Posting on behalf of a highly critical reader (please note that this is not my comment—from time to time, readers who don't wish to post in the comments under their own names will email me and ask me to post on their behalf, and that is what I'm doing here):
"Among the myriad of logical problems with Judge Mizelle’s appallingly poorly-crafted decision is Her Honor’s failure to meaningfully grapple with 'and other measures' in Section 264(a). Her Honor wrote as if 'and other measures' were a gloss on sanitation, but that is not a credible reading. 'And other measures' clearly was meant to provide the widest possible authority for the CDC (with the approval of the Sec. of HHS) to take such 'other measures' as the CDC believed 'in his judgement may be necessary' to 'prevent the introduction, transmission, or spread of communicable diseases from foreign countries into the States or possessions, or from one State or possession into any other State or possession.'
The Notice and Comment Section of the opinion is judicial lawmaking, run amok.

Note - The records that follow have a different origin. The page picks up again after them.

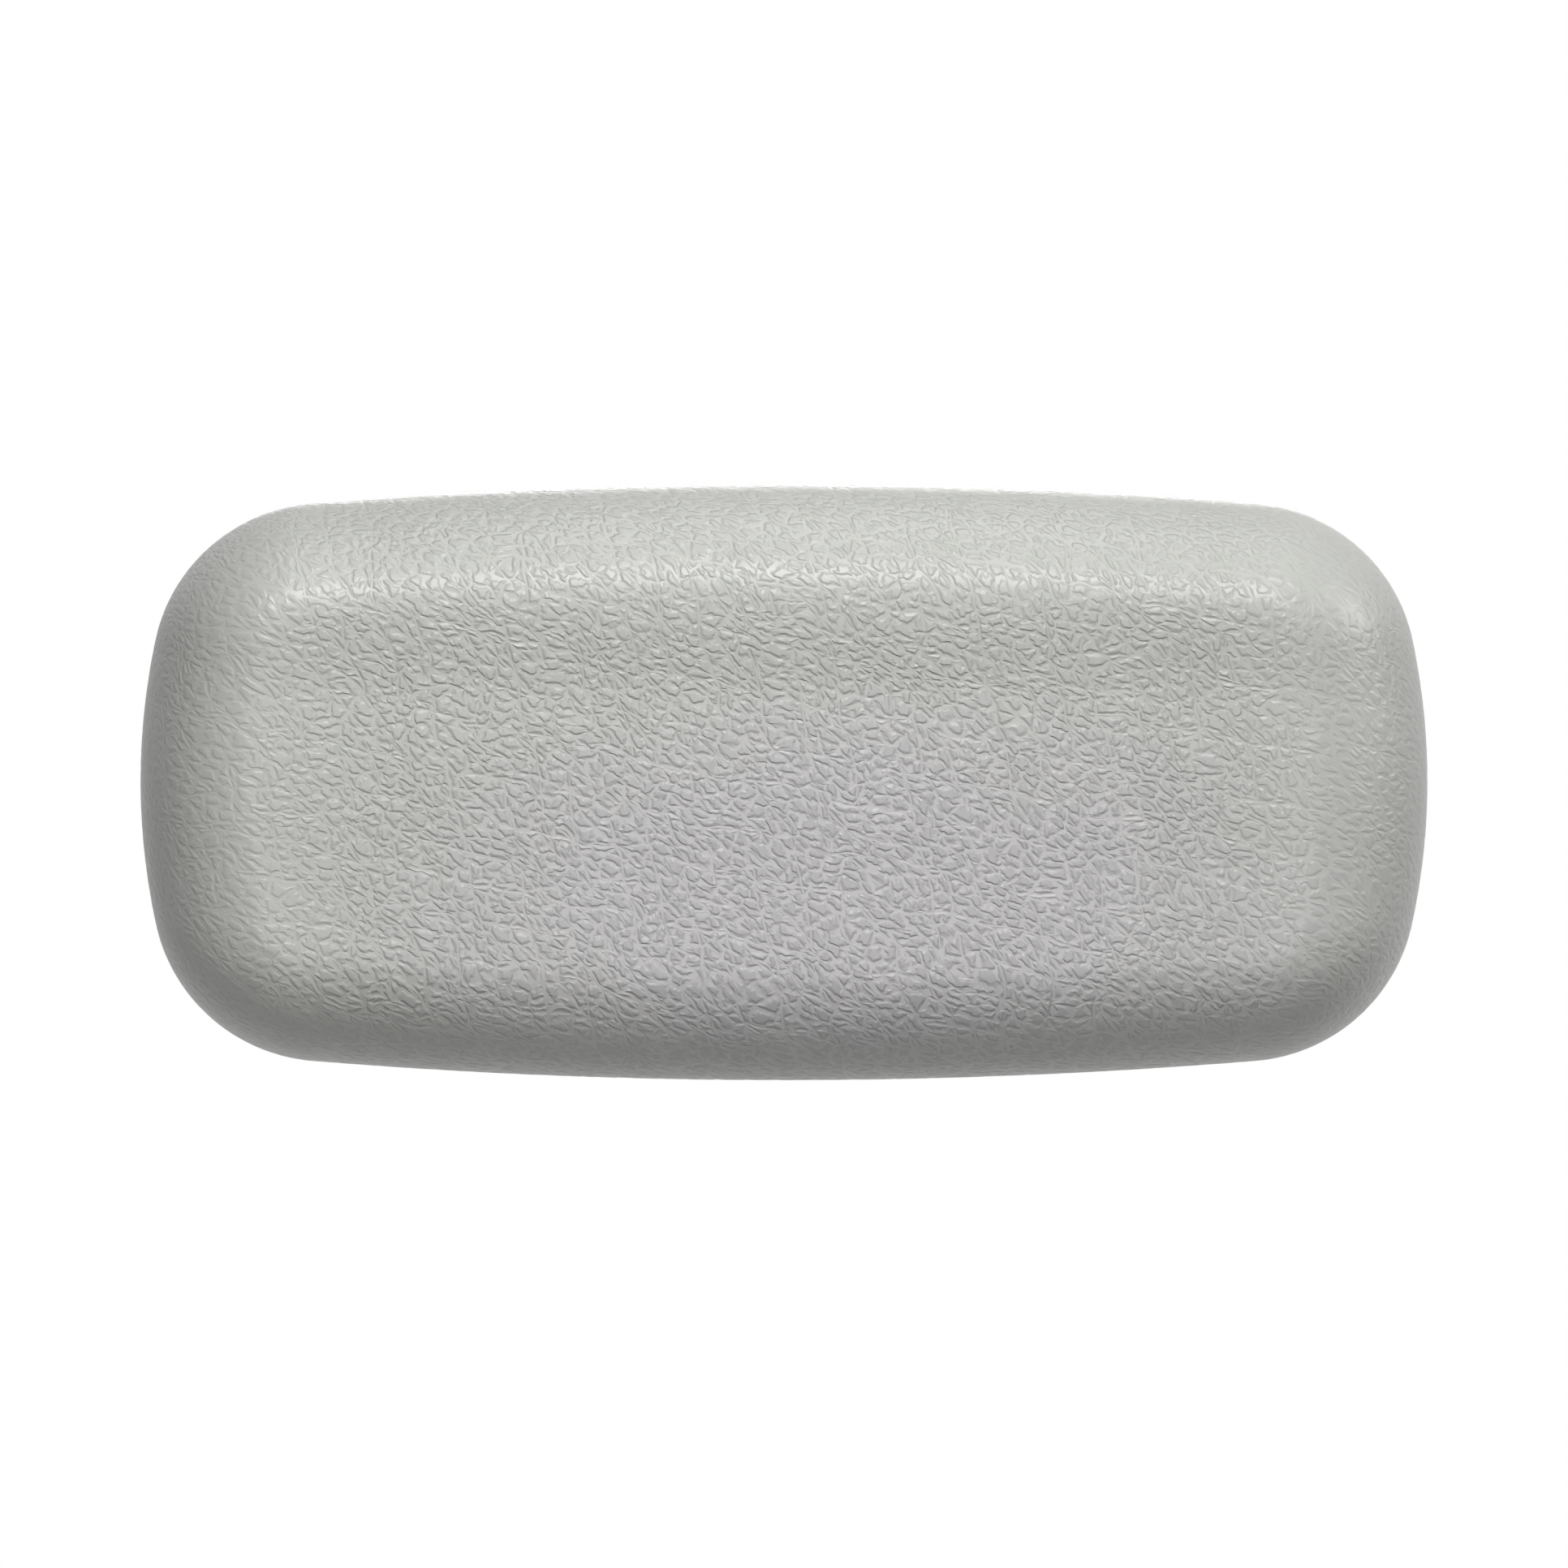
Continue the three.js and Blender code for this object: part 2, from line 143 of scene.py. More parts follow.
# Depths, and where the grain gets softer
GRAIN_BUMP = 0.3
GRAIN_RELIEF = 0.07
RELIEF_SLOPE = (0.0, 1.1)
END_SOFTNESS, END_SOFT_FROM, END_SOFT_TO = 0.45, 84, 118
CREST_SOFTNESS, CREST_HEIGHT, CREST_SPREAD = 0.15, 39, 12
EDGE_SOFTNESS, EDGE_SOFT_SHARE = 0.3, 0.15

# Laying the roll flat for the grain
ROLL_STEPS = 16
ROLL_STRETCH = 0.85

# Noise: its middle, and the ranges that it mostly keeps to
NOISE_MIDDLE = 0.5
NOISE_WIDE, NOISE_NARROW = (0.3, 0.7), (0.35, 0.65)


# Nodes


class Nodes:
    """Short ways to add nodes to a shader or geometry tree."""

    def __init__(self, tree):
        self.tree = tree

    def add(self, kind, inputs=(), output=0, **settings):
        node = self.tree.nodes.new(kind)
        for name, value in settings.items():
            setattr(node, name, value)
        for key, value in dict(inputs).items():
            self.feed(node.inputs[key], value)
        return node.outputs[output]

    def feed(self, socket, value):
        if isinstance(value, bpy.types.NodeSocket):
            self.tree.links.new(value, socket)
        else:
            socket.default_value = value

    def math(self, operation, a, b=0.0):
        return self.add("ShaderNodeMath", {0: a, 1: b}, operation=operation)

    def vector(self, operation, a, b=(0.0, 0.0, 0.0)):
        return self.add("ShaderNodeVectorMath", {0: a, 1: b}, operation=operation)

    def scaled(self, a, factor):
        return self.add("ShaderNodeVectorMath", {0: a, "Scale": factor}, operation="SCALE")

    def noise(self, place, size, detail=2.0, rough=0.5, colour=False, flat=False):
        inputs = {"Vector": place, "Scale": 1 / size, "Detail": detail, "Roughness": rough}
        output = "Color" if colour else 0
        dimensions = "2D" if flat else "3D"
        return self.add("ShaderNodeTexNoise", inputs, output, noise_dimensions=dimensions)

    def edges(self, inputs, size, dimensions):
        """Distance from the edges of cells of a size."""
        settings = {"feature": "DISTANCE_TO_EDGE", "voronoi_dimensions": dimensions}
        cells = self.add("ShaderNodeTexVoronoi", {**inputs, "Scale": 1 / size}, **settings)
        return self.math("MULTIPLY", cells, size)

    def step(self, value, low, high, to_low=0.0, to_high=1.0):
        inputs = {"Value": value, "From Min": low, "From Max": high}
        inputs.update({"To Min": to_low, "To Max": to_high})
        return self.add("ShaderNodeMapRange", inputs, interpolation_type="SMOOTHSTEP")

    def mix(self, factor, a, b):
        low = self.math("MULTIPLY", a, self.math("SUBTRACT", 1.0, factor))
        return self.math("ADD", low, self.math("MULTIPLY", b, factor))

    def turned(self, place, degrees, stretch):
        """A flat place turned, then drawn in, so that what is drawn there gets longer."""
        inputs = {"Vector": place, "Axis": (0.0, 0.0, 1.0), "Angle": math.radians(degrees)}
        along = self.add("ShaderNodeVectorRotate", inputs, rotation_type="AXIS_ANGLE")
        return self.vector("MULTIPLY", along, (stretch, 1.0, 1.0))


def bent(n, place, size, reach, detail):
    """A flat place moved about by slow noise, so that what is drawn there is bent."""
    cloud = n.noise(place, size, detail, colour=True, flat=True)
    drift = n.vector("SUBTRACT", cloud, (NOISE_MIDDLE,) * 3)
    return n.vector("ADD", place, n.scaled(drift, reach))


def plates(n, place):
    """Plates of uneven shape, from 0 in the channels between them to 1."""
    crowded = bent(n, place, CROWD_SIZE, CROWD_REACH, detail=0.0)
    ragged = bent(n, crowded, RAGGED_SIZE, RAGGED_REACH, detail=1.0)
    along = n.turned(ragged, PLATE_DEGREES, PLATE_STRETCH)
    cloud = n.noise(along, WORM_SIZE, detail=1.0, rough=0.4, flat=True)
    worms = n.math("SUBTRACT", cloud, NOISE_MIDDLE)
    cells = n.edges({"Vector": along, "Randomness": PLATE_UNEVENNESS}, PLATE_SIZE, "2D")
    return n.step(n.math("ADD", cells, n.math("MULTIPLY", worms, WORM_REACH)), *PLATE_SLOPE)


def long_creases(n, place, slope):
    """Long creases in a few directions, each in patches, from 0 in a crease to 1 beside it."""
    wavy = bent(n, place, WAVY_SIZE, WAVY_REACH, detail=2.0)
    lowest = 1.0
    for degrees, spacing, shift in CREASE_ROWS:
        along = n.turned(wavy, degrees, stretch=1.0)
        across = n.add("ShaderNodeSeparateXYZ", {0: along}, output=1)
        inside = n.math("SUBTRACT", 1.0, n.step(n.edges({"W": across}, spacing, "1D"), *slope))
        stretched = n.turned(place, degrees, CREASE_PATCH_STRETCH)
        moved = n.vector("ADD", stretched, (shift, shift, 0.0))
        patch = n.step(n.noise(moved, CREASE_PATCH, detail=1.0, flat=True), *CREASE_PATCH_EDGE)
        height = n.math("SUBTRACT", 1.0, n.math("MULTIPLY", inside, patch))
        lowest = n.math("MINIMUM", lowest, height)
    return lowest


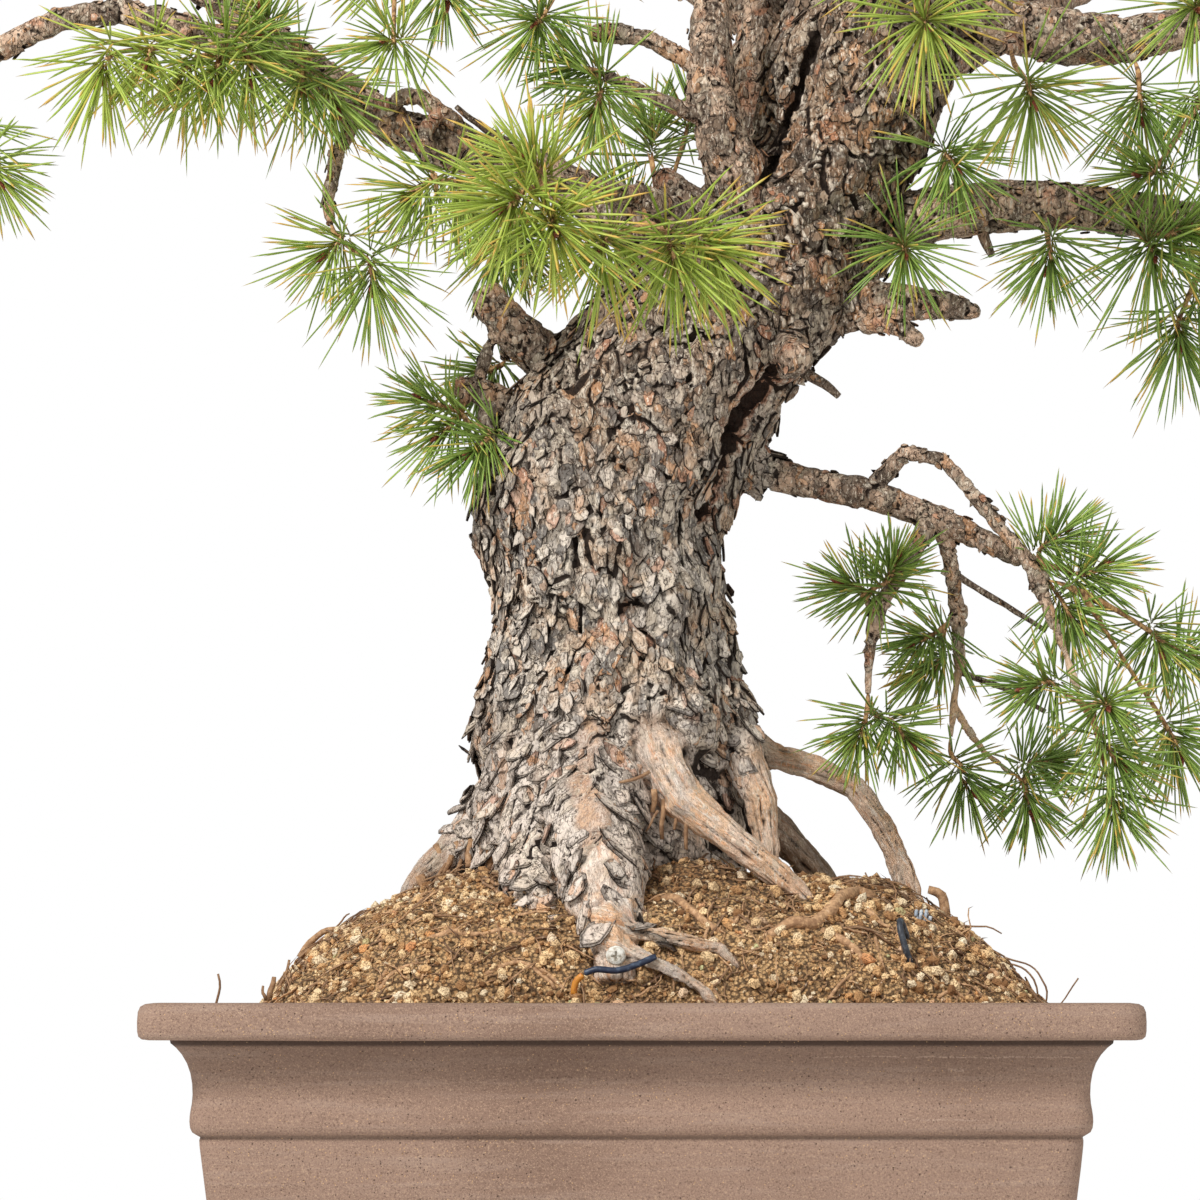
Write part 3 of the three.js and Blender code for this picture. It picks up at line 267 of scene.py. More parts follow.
def round_run(route, name, random, wander=0.5, step=5):
    """A crooked round root, twig or wire along a route of (x, y, z, radius) in millimetres."""
    route = np.array(route, float)
    gaps = np.linalg.norm(np.diff(route[:, :3], axis=0), axis=1)
    along = np.concatenate([[0], np.cumsum(gaps)])
    stops = np.linspace(0, along[-1], max(4, int(along[-1] / step)))
    points = np.stack([np.interp(stops, along, route[:, k]) for k in range(4)], 1)
    points[1:-1, :3] += random.normal(0, wander, (len(points) - 2, 3))
    points[:, 3] *= random.uniform(0.88, 1.12, len(points))
    curve = with_settings(bpy.data.curves.new(name, "CURVE"), dimensions="3D", bevel_depth=MM,
                          bevel_resolution=1, resolution_u=2, use_fill_caps=True)
    spline = curve.splines.new("NURBS")
    spline.points.add(len(points) - 1)
    with_settings(spline, order_u=3, use_endpoint_u=True)
    for knot, (x, y, z, radius) in zip(spline.points, points):
        knot.co = (x * MM, y * MM, z * MM, 1)
        knot.radius = radius
    shape = shape_of(baked(linked(name, curve)))
    bmesh.ops.remove_doubles(shape, verts=shape.verts, dist=1e-6)
    bmesh.ops.recalc_face_normals(shape, faces=shape.faces[:])
    return mesh_from(shape, name)


def seen_at(skin, across, down):
    """Place on a skin, in millimetres, behind a pixel of the photograph."""
    way = Vector(((across - PHOTO_SIDE / 2) / PHOTO_FOCAL, 1, (HORIZON_ROW - down) / PHOTO_FOCAL))
    spot = skin.ray_cast(Vector(CAMERA_PLACE), way.normalized())[0]
    return None if spot is None else np.array(spot) / MM


def at_depth(across, down, y):
    """Place in millimetres behind a pixel of the photograph, y inward from the middle of the pot."""
    per_pixel = (y - CAMERA_PLACE[1] / MM) / PHOTO_FOCAL
    return np.array([CAMERA_PLACE[0] / MM + (across - PHOTO_SIDE / 2) * per_pixel, y,
                     CAMERA_PLACE[2] / MM + (HORIZON_ROW - down) * per_pixel])


# Node trees

def srgb(*colour):
    """A colour given as read from the photograph, 0 to 255, as linear light."""
    parts = (value / 255 for value in colour)
    return tuple(part / 12.92 if part <= 0.04045 else ((part + 0.055) / 1.055) ** 2.4 for part in parts)


class Value:
    """An output in a node tree, on which arithmetic adds nodes."""

    def __init__(self, nodes, socket):
        self.nodes, self.socket = nodes, socket

    def __add__(self, other):
        return self.nodes.math("ADD", self, other)

    def __sub__(self, other):
        return self.nodes.math("SUBTRACT", self, other)

    def __rsub__(self, other):
        return self.nodes.math("SUBTRACT", other, self)

    def __mul__(self, other):
        return self.nodes.math("MULTIPLY", self, other)

    def __or__(self, other):
        return self.nodes.math("MAXIMUM", self, other)

    def __abs__(self):
        return self.nodes.math("ABSOLUTE", self)

    def ramp(self, low, high, to_low=0.0, to_high=1.0):
        """The value eased from one range to another, falling where low is above high."""
        return self.nodes.add("ShaderNodeMapRange", {"Value": self, "From Min": low, "From Max": high,
                                                     "To Min": to_low, "To Max": to_high},
                              "Result", interpolation_type="SMOOTHSTEP")

    def under(self, *coats):
        """This colour under coats, each with its mask and its colour, the last on top."""
        colour = self
        for mask, coat in coats:
            colour = self.nodes.blend(mask, colour, coat)
        return colour


class Nodes:
    """A short way to add and join nodes in a material or group."""

    def __init__(self, tree):
        self.tree = tree

    def put(self, socket, value):
        if isinstance(value, Value):
            self.tree.links.new(value.socket, socket)
        elif isinstance(value, tuple) and len(value) == 3 and len(socket.default_value) == 4:
            socket.default_value = (*value, 1)
        else:
            socket.default_value = value

    def node(self, kind, inputs=(), **settings):
        """A new node, its inputs filled by name or in their order."""
        node = with_settings(self.tree.nodes.new(kind), **settings)
        for key, value in inputs.items() if isinstance(inputs, dict) else enumerate(inputs):
            self.put(node.inputs[key], value)
        return node

    def add(self, kind, inputs=(), out=0, **settings):
        """One output of a new node."""
        return Value(self, self.node(kind, inputs, **settings).outputs[out])

    def outputs(self, kind, inputs=(), count=3, **settings):
        """The first outputs of a new node."""
        made = self.node(kind, inputs, **settings)
        return [Value(self, made.outputs[k]) for k in range(count)]

    def math(self, operation, *values, clamp=False):
        return self.add("ShaderNodeMath", values, operation=operation, use_clamp=clamp)

    def mix(self, mask, first, second, kind="MIX"):
        return self.add("ShaderNodeMix", {"Factor": mask, "A": first, "B": second}, "Result",
                        data_type="RGBA", blend_type=kind)

    def blend(self, mask, *colours):
        """Two colours by a mask; a tuple is a colour as read from the photograph."""
        return self.mix(mask, *(srgb(*c) if isinstance(c, tuple) else c for c in colours))

    def attribute(self, name, out="Fac"):
        return self.add("ShaderNodeAttribute", out=out, attribute_name=name)

    def stretched(self, place, stretch):
        return self.add("ShaderNodeMapping", {"Scale": stretch, "Vector": place}, "Vector")

    def object_place(self, stretch=(1, 1, 1)):
        return self.stretched(self.add("ShaderNodeTexCoord", out="Object"), stretch)

    def distance(self, place, spot):
        return self.add("ShaderNodeVectorMath", (place, spot), "Value", operation="DISTANCE")

    def noise(self, place, per_metre, detail=3.0, rough=0.55, distort=0.0, out="Fac"):
        return self.add("ShaderNodeTexNoise", {"Vector": place, "Scale": per_metre, "Detail": detail,
                                               "Roughness": rough, "Distortion": distort}, out)

    def cells(self, place, per_metre, feature="F1", out="Distance"):
        return self.add("ShaderNodeTexVoronoi", {"Vector": place, "Scale": per_metre}, out, feature=feature)

    def cell_numbers(self, place, per_metre):
        """Three random numbers for each cell."""
        return self.outputs("ShaderNodeSeparateColor", [self.cells(place, per_metre, out="Color")])

    def axes(self, place):
        return self.outputs("ShaderNodeSeparateXYZ", [place])

    def speckle(self, *given):
        return self.outputs("ShaderNodeGroup", given, node_tree=SPECKLE)

    def damp(self, place, colour, amount):
        """The colour, darker where the soil is moist and where painted shade lies under the left root and at the
        arched root.
        """
        mask = self.add("ShaderNodeGroup", [place], node_tree=DAMP_AND_SHADE) * amount
        return self.mix(mask, colour, DAMP_AND_SHADE_TINT, "MULTIPLY")

    def bumps(self, *layers):
        """A normal from layers of relief, each a height, a depth in millimetres and a strength."""
        under = {}
        for height, depth, strength in layers:
            under = {"Normal": self.add("ShaderNodeBump", {"Height": height, "Distance": depth * MM,
                                                           "Strength": strength, **under}, "Normal")}
        return under["Normal"]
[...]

The Arbitrary and Capricious Section of the opinion would give any federal court the authority to strike down virtually any regulation.
This is a dumb decision, poorly crafted, by a judge who was widely derided as an incompetent hack before she was confirmed. I do not know if she is an incompetent hack, but there is nothing in this opinion that would move me away from such an opinion."
Excellent summary. I won't comment on the substance of the decision, but rather on one of the "liberal" talking points you cite, namely this from Mark Joseph Stern:
"Try explaining to your friends in other liberal democracies that a single unelected, life-tenured, 35-year-old judge just abolished the air travel mask mandate for the entire country. No peer nation would tolerate such a power-drunk juristocracy."
Well, coming from another liberal democracy, Canada, my reply is this:
(1) It is not uncommon at all for judges to set aside executive decisions based on statutory authority, if they are improperly framed or made for reasons that either exceed the authority cited, or where discretion was improperly fettered or exercised.
(2) WAIT. What? Did you say "unelected judge"? No other liberal democracy that I am aware of "elects" judges. Select, yes. Elect, no. Because you know what? Election is actually *more* prone to result in non-impartial, partisan, please-the-crowd judgments.
Now I can see how in the US, directly electing judges may be a smidgeon less awful than those hideously partisan confirmation processes that lead to the categorization of "our" or "their" judges. But electing judges sure as heck is not a panacea, nor will it lead to better or more non-political decisions. Or am I missing something?